All Trade-Dressed Up And Nowhere To Go!
Back in April, I wrote about a client of mine who invented the wheel – a new, lightweight, stable, good-looking bicycle wheel. Several patents were awarded to Toledo inventor Rolf Dietrich for his high end wheels that are sold under the Rolf trademark. In April, I noted that the patents have expired and that anyone can make those wheels, but also that no one else can sell them under the Rolf trademark. That is not entirely accurate. There is a particular spoke configuration, born of Rolf’s once patented, paired spoke, bicycle wheel invention, that is protected under trademark law or, more specifically, trade dress law.
Rolf calls it the four diamond trade dress. In June, 2003, the US Patent and Trademark Office issued US Registration No. 2720572 for the trade dress consisting of a bicycle wheel spoke pattern that appears to consist of a first set of pairs of parallel spokes and a second set of pairs of parallel spokes arranged so that each pair of spokes from the first set appears to intersect an adjacent pair of spokes from the second set to define diamond shaped regions. (No one of the spokes in this wheel is parallel to any other spoke but, when viewed from the side, voilà – they appear to be parallel)
In 2013, the registration was renewed and it’s due for renewal in 2023. The registration can be renewed so long as wheels having the trade dress appearance are being sold.
In 1985, Toledo’s Owens Corning was the victor in the seminal case establishing trademark protection for the appearance of a product where the appearance was the color of the product itself. The function of a trademark is to identify the source of a product. The function of a product color is an aesthetic function. However, Owens Corning succeeded in establishing that the pink color of its fiberglass insulation had transcended aesthetics and that, through relentless promotion, the public had learned to associate pink fiberglass with its source – Owens Corning.
In a very interesting decision, the relatively new Court of Appeals for the Federal Circuit catalogued prior cases involving color trademarks. The Court then reviewed the reasons why, in the normal course, trademark rights in the color of a product should not be recognized. The Court noted that, in some cases, competitors would be at a disadvantage if they were prohibited from using a color. As made, however, fiberglass has a dirty yellow hue and Owens Corning’s competitors were not known to dye their products. Therefore, there was no competitive need to use the color pink. The Court considered whether Owens Corning had met its burden of proving that the public recognized the pink color of the insulation as indicating that it came from a single source. The evidence showed that Owens Corning had spent enormous sums of money promoting its pink fiberglass and, in advertising its insulation, Owens Corning emphasized the unique color pink. Remember “Think Pink”? Remember the Pink Panther? These advertising hooks were intended to establish in the public’s mind a trademark meaning for the pink color of insulation and, in the Court’s opinion, Owens Corning achieved its goal.
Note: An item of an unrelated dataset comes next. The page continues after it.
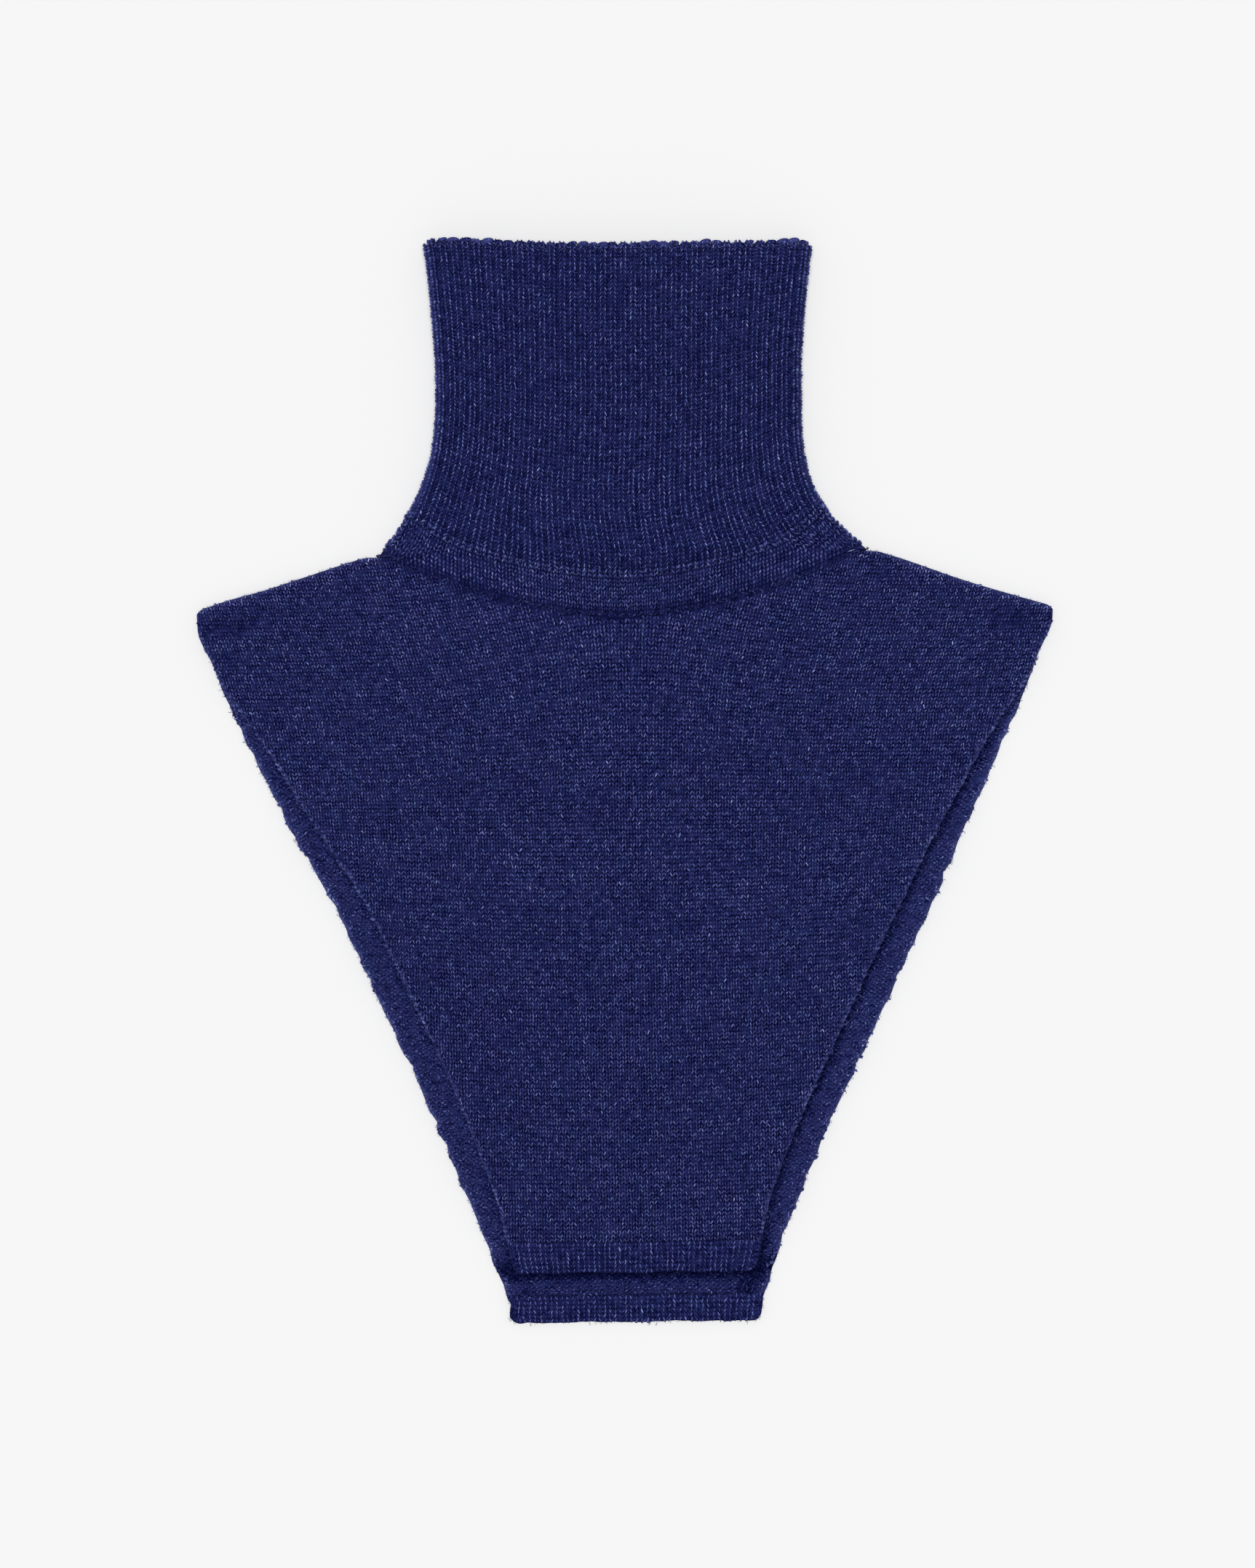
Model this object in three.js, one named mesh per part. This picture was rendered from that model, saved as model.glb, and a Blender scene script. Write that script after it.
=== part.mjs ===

Trade dress falls into many different categories including the appearance of a product, like the spokes in a bicycle wheel, the color of a product, like pink fiberglass, and the appearance of packaging for a product. Are there many here among us who are not aware that good things come in blue boxes?
US Trademark Registration No. 2,359,351 – Tiffany’s – indicates that the mark consists of a shade of blue often referred to as robin’s-egg blue which is used on boxes.
Companies keep finding interesting and clever ways to distinguish their products in the marketplace. In many cases, trademark law – trade dress law – will confer exclusive rights to distinctive features of product packaging and product appearance.